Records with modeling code
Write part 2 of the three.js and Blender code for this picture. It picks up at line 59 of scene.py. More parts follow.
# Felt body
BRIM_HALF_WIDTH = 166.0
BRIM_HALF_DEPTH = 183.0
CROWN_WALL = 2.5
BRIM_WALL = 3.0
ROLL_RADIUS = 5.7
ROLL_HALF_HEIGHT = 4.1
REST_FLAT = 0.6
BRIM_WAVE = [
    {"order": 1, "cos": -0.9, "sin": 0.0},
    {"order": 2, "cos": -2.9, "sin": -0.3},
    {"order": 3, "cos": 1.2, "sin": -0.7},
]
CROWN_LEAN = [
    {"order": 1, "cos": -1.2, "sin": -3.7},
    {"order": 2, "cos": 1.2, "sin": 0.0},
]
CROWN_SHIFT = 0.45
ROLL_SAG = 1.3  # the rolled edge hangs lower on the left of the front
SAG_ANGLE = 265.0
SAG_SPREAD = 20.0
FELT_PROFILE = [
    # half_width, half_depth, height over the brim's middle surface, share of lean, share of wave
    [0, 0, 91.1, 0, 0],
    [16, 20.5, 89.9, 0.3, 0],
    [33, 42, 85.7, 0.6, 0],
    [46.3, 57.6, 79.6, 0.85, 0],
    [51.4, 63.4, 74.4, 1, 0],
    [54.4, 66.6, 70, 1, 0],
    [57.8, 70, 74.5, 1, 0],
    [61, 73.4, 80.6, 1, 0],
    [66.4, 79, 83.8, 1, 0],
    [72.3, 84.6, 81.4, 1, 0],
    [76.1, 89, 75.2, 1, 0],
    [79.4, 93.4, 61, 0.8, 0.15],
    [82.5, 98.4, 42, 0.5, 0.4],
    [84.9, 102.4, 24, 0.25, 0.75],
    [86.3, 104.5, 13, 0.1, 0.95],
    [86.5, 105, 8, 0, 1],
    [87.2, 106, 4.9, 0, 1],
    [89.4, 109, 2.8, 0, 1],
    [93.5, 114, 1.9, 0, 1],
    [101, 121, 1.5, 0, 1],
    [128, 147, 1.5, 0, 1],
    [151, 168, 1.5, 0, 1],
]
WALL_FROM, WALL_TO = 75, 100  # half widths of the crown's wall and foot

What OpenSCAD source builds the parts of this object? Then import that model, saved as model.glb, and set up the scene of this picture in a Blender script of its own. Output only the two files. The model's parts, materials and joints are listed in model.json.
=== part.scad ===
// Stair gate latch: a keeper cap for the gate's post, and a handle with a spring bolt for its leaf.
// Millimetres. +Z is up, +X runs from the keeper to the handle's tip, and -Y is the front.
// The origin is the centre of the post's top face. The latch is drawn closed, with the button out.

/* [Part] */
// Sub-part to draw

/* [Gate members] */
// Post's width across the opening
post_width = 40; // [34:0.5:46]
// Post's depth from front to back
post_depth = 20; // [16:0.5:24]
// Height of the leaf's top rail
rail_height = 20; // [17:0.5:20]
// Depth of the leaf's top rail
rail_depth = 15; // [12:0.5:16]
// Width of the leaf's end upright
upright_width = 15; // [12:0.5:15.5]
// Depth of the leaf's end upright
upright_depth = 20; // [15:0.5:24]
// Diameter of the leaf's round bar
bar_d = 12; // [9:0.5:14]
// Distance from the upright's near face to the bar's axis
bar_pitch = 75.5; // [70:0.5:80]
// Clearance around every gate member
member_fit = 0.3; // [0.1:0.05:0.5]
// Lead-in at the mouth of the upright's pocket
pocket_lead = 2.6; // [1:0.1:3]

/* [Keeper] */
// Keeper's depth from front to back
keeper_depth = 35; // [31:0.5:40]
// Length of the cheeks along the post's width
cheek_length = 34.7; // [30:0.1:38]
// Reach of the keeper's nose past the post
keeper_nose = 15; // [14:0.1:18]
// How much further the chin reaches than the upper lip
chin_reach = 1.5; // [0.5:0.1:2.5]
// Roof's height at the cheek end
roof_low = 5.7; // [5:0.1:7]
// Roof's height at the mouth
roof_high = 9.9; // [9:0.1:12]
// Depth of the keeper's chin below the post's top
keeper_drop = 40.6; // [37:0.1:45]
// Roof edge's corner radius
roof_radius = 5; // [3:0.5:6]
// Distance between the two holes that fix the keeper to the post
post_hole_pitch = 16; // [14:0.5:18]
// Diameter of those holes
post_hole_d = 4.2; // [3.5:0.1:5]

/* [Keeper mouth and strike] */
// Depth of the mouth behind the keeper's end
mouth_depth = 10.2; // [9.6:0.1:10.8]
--
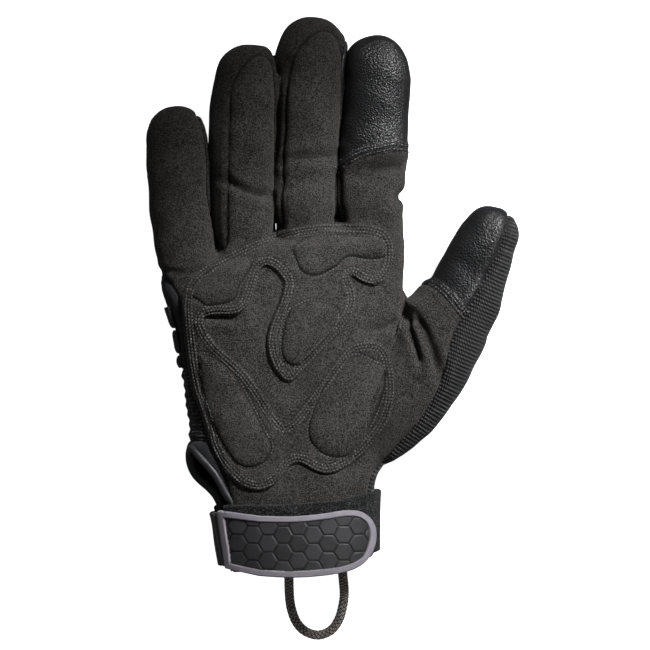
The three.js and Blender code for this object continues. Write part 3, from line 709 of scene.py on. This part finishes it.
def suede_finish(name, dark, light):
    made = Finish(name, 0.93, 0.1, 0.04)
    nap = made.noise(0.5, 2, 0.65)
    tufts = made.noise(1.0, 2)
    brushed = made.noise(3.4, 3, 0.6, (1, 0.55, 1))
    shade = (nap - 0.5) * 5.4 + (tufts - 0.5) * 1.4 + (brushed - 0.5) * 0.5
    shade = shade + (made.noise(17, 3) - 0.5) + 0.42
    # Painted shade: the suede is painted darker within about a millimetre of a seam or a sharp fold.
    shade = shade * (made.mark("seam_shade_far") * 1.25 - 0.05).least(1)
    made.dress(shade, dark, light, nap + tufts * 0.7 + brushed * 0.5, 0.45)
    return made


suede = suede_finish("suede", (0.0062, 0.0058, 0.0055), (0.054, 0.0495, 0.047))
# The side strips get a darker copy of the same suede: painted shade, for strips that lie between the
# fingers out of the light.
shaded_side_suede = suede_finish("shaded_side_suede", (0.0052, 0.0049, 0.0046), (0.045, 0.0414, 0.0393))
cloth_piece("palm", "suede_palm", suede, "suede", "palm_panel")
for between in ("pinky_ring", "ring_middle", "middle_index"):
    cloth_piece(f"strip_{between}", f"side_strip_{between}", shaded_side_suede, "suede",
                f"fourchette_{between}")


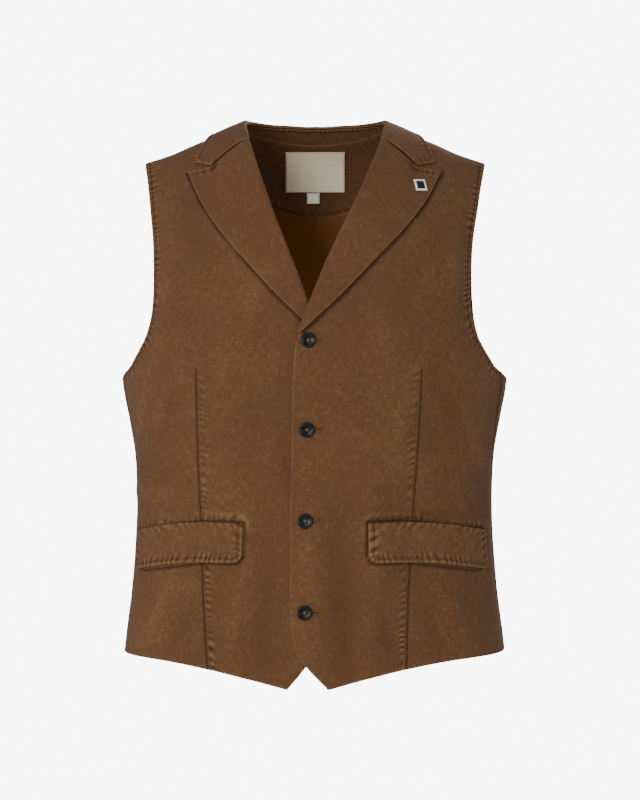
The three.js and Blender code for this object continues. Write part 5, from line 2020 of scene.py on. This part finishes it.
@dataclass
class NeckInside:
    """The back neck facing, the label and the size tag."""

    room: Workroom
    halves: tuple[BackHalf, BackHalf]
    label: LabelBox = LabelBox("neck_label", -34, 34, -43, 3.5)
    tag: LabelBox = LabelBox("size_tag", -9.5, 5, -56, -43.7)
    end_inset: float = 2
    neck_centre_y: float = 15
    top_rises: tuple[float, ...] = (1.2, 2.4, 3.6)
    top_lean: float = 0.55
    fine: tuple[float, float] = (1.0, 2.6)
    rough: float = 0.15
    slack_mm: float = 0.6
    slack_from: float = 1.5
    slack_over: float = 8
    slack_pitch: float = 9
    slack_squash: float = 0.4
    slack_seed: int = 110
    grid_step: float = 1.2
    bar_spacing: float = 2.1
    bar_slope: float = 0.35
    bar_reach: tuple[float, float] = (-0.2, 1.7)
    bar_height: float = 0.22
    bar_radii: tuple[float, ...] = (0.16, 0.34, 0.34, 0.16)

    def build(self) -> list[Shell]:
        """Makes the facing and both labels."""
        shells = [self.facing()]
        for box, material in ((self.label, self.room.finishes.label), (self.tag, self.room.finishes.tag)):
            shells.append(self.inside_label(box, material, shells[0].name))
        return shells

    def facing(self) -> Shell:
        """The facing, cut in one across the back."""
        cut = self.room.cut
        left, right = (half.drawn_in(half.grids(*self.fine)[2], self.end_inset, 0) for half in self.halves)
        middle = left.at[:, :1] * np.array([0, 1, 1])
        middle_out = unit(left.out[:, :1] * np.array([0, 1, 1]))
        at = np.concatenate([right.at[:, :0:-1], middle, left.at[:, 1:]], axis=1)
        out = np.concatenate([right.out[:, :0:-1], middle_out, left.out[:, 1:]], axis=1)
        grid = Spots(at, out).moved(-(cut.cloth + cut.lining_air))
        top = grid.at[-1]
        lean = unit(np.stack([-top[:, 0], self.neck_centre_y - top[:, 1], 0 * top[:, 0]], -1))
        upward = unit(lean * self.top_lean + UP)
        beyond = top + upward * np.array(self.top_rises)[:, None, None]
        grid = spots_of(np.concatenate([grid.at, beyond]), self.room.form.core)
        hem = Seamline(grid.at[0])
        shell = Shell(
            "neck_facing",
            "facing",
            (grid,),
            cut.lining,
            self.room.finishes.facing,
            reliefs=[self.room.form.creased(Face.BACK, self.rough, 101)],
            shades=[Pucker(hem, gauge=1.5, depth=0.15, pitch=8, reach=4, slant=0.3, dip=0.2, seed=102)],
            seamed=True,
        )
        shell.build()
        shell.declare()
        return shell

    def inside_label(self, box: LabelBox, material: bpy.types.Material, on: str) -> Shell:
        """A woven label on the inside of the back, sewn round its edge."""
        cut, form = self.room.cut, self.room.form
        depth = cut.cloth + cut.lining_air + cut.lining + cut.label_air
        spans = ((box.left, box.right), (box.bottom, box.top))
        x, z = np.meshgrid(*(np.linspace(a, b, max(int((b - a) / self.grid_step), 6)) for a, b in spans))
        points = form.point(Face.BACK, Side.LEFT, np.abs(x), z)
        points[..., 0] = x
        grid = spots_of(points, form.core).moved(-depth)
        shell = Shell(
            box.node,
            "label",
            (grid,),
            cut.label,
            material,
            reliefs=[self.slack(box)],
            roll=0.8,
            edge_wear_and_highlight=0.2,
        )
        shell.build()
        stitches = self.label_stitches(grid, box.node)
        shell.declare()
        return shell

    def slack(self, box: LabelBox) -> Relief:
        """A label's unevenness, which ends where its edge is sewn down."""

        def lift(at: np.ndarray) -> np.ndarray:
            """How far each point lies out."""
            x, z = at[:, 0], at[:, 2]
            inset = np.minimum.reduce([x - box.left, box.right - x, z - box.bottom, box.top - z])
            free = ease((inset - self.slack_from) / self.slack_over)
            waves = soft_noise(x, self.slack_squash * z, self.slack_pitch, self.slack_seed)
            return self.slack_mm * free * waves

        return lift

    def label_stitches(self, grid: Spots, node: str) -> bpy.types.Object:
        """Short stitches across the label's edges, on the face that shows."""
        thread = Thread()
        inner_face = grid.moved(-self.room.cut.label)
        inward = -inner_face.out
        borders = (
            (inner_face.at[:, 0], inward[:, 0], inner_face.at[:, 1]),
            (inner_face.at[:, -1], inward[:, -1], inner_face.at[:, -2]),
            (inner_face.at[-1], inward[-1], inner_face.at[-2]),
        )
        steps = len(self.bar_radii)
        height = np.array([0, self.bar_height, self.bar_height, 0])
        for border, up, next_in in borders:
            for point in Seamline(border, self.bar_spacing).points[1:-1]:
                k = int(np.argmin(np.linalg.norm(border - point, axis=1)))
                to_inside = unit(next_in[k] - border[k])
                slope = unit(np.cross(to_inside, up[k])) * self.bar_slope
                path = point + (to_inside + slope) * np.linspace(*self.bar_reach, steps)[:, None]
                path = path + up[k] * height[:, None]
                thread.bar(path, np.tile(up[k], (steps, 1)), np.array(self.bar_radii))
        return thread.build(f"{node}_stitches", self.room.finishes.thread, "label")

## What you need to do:
Transcribe each line of the data above, unaltered, from the one where "Write part 2" appears to the one where "What OpenSCAD source" appears, inclusive of both.

## Expected answer:
Write part 2 of the three.js and Blender code for this picture. It picks up at line 59 of scene.py. More parts follow.
# Felt body
BRIM_HALF_WIDTH = 166.0
BRIM_HALF_DEPTH = 183.0
CROWN_WALL = 2.5
BRIM_WALL = 3.0
ROLL_RADIUS = 5.7
ROLL_HALF_HEIGHT = 4.1
REST_FLAT = 0.6
BRIM_WAVE = [
    {"order": 1, "cos": -0.9, "sin": 0.0},
    {"order": 2, "cos": -2.9, "sin": -0.3},
    {"order": 3, "cos": 1.2, "sin": -0.7},
]
CROWN_LEAN = [
    {"order": 1, "cos": -1.2, "sin": -3.7},
    {"order": 2, "cos": 1.2, "sin": 0.0},
]
CROWN_SHIFT = 0.45
ROLL_SAG = 1.3  # the rolled edge hangs lower on the left of the front
SAG_ANGLE = 265.0
SAG_SPREAD = 20.0
FELT_PROFILE = [
    # half_width, half_depth, height over the brim's middle surface, share of lean, share of wave
    [0, 0, 91.1, 0, 0],
    [16, 20.5, 89.9, 0.3, 0],
    [33, 42, 85.7, 0.6, 0],
    [46.3, 57.6, 79.6, 0.85, 0],
    [51.4, 63.4, 74.4, 1, 0],
    [54.4, 66.6, 70, 1, 0],
    [57.8, 70, 74.5, 1, 0],
    [61, 73.4, 80.6, 1, 0],
    [66.4, 79, 83.8, 1, 0],
    [72.3, 84.6, 81.4, 1, 0],
    [76.1, 89, 75.2, 1, 0],
    [79.4, 93.4, 61, 0.8, 0.15],
    [82.5, 98.4, 42, 0.5, 0.4],
    [84.9, 102.4, 24, 0.25, 0.75],
    [86.3, 104.5, 13, 0.1, 0.95],
    [86.5, 105, 8, 0, 1],
    [87.2, 106, 4.9, 0, 1],
    [89.4, 109, 2.8, 0, 1],
    [93.5, 114, 1.9, 0, 1],
    [101, 121, 1.5, 0, 1],
    [128, 147, 1.5, 0, 1],
    [151, 168, 1.5, 0, 1],
]
WALL_FROM, WALL_TO = 75, 100  # half widths of the crown's wall and foot

What OpenSCAD source builds the parts of this object? Then import that model, saved as model.glb, and set up the scene of this picture in a Blender script of its own. Output only the two files. The model's parts, materials and joints are listed in model.json.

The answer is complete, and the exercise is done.